Material provided
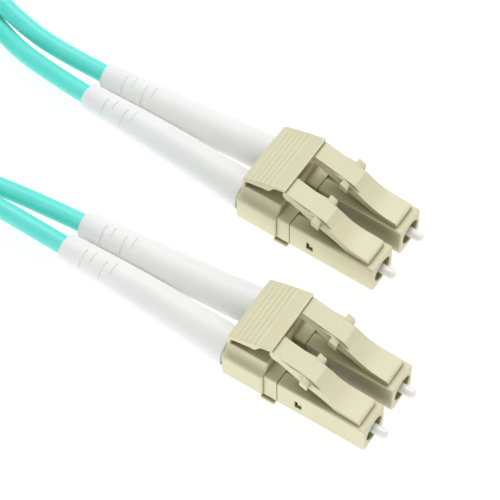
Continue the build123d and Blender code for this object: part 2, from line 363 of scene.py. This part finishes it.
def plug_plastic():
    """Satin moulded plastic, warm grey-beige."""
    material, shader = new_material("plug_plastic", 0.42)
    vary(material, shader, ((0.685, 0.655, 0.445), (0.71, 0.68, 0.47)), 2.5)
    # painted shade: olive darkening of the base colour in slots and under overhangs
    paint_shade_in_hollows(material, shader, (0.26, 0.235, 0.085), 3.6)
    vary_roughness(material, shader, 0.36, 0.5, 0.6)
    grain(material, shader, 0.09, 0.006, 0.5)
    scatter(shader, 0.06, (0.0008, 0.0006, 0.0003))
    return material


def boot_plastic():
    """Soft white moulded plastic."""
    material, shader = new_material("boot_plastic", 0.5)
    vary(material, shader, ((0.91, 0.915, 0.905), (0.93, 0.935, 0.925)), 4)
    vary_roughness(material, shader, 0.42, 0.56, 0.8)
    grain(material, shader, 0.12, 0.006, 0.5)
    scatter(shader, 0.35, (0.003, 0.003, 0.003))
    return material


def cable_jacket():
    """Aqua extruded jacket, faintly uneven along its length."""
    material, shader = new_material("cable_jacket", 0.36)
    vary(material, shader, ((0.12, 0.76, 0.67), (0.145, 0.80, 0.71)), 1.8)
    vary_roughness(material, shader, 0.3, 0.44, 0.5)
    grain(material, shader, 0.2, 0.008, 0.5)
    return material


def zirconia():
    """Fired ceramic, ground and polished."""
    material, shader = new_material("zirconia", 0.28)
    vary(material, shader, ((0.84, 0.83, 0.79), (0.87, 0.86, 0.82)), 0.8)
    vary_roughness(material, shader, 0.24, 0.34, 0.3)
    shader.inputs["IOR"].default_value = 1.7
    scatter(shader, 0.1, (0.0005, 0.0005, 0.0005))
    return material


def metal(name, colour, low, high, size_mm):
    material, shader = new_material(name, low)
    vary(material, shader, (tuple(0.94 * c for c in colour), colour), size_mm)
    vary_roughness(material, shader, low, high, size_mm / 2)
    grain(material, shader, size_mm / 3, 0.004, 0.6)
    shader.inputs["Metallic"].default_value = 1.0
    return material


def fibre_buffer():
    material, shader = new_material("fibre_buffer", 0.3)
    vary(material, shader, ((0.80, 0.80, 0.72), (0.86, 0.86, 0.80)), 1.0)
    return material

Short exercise
Extract each line of the material exactly as it stands.

Output of the task
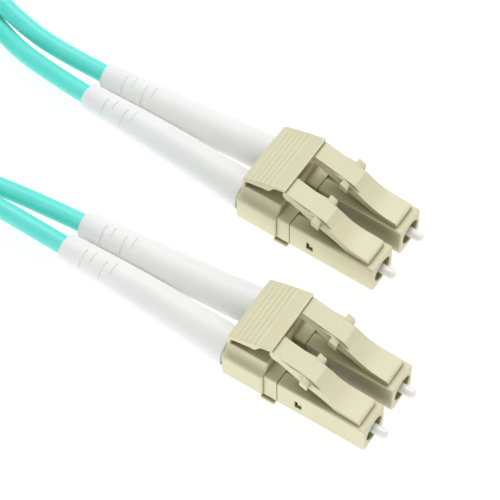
Continue the build123d and Blender code for this object: part 2, from line 363 of scene.py. This part finishes it.
def plug_plastic():
    """Satin moulded plastic, warm grey-beige."""
    material, shader = new_material("plug_plastic", 0.42)
    vary(material, shader, ((0.685, 0.655, 0.445), (0.71, 0.68, 0.47)), 2.5)
    # painted shade: olive darkening of the base colour in slots and under overhangs
    paint_shade_in_hollows(material, shader, (0.26, 0.235, 0.085), 3.6)
    vary_roughness(material, shader, 0.36, 0.5, 0.6)
    grain(material, shader, 0.09, 0.006, 0.5)
    scatter(shader, 0.06, (0.0008, 0.0006, 0.0003))
    return material


def boot_plastic():
    """Soft white moulded plastic."""
    material, shader = new_material("boot_plastic", 0.5)
    vary(material, shader, ((0.91, 0.915, 0.905), (0.93, 0.935, 0.925)), 4)
    vary_roughness(material, shader, 0.42, 0.56, 0.8)
    grain(material, shader, 0.12, 0.006, 0.5)
    scatter(shader, 0.35, (0.003, 0.003, 0.003))
    return material


def cable_jacket():
    """Aqua extruded jacket, faintly uneven along its length."""
    material, shader = new_material("cable_jacket", 0.36)
    vary(material, shader, ((0.12, 0.76, 0.67), (0.145, 0.80, 0.71)), 1.8)
    vary_roughness(material, shader, 0.3, 0.44, 0.5)
    grain(material, shader, 0.2, 0.008, 0.5)
    return material


def zirconia():
    """Fired ceramic, ground and polished."""
    material, shader = new_material("zirconia", 0.28)
    vary(material, shader, ((0.84, 0.83, 0.79), (0.87, 0.86, 0.82)), 0.8)
    vary_roughness(material, shader, 0.24, 0.34, 0.3)
    shader.inputs["IOR"].default_value = 1.7
    scatter(shader, 0.1, (0.0005, 0.0005, 0.0005))
    return material


def metal(name, colour, low, high, size_mm):
    material, shader = new_material(name, low)
    vary(material, shader, (tuple(0.94 * c for c in colour), colour), size_mm)
    vary_roughness(material, shader, low, high, size_mm / 2)
    grain(material, shader, size_mm / 3, 0.004, 0.6)
    shader.inputs["Metallic"].default_value = 1.0
    return material


def fibre_buffer():
    material, shader = new_material("fibre_buffer", 0.3)
    vary(material, shader, ((0.80, 0.80, 0.72), (0.86, 0.86, 0.80)), 1.0)
    return material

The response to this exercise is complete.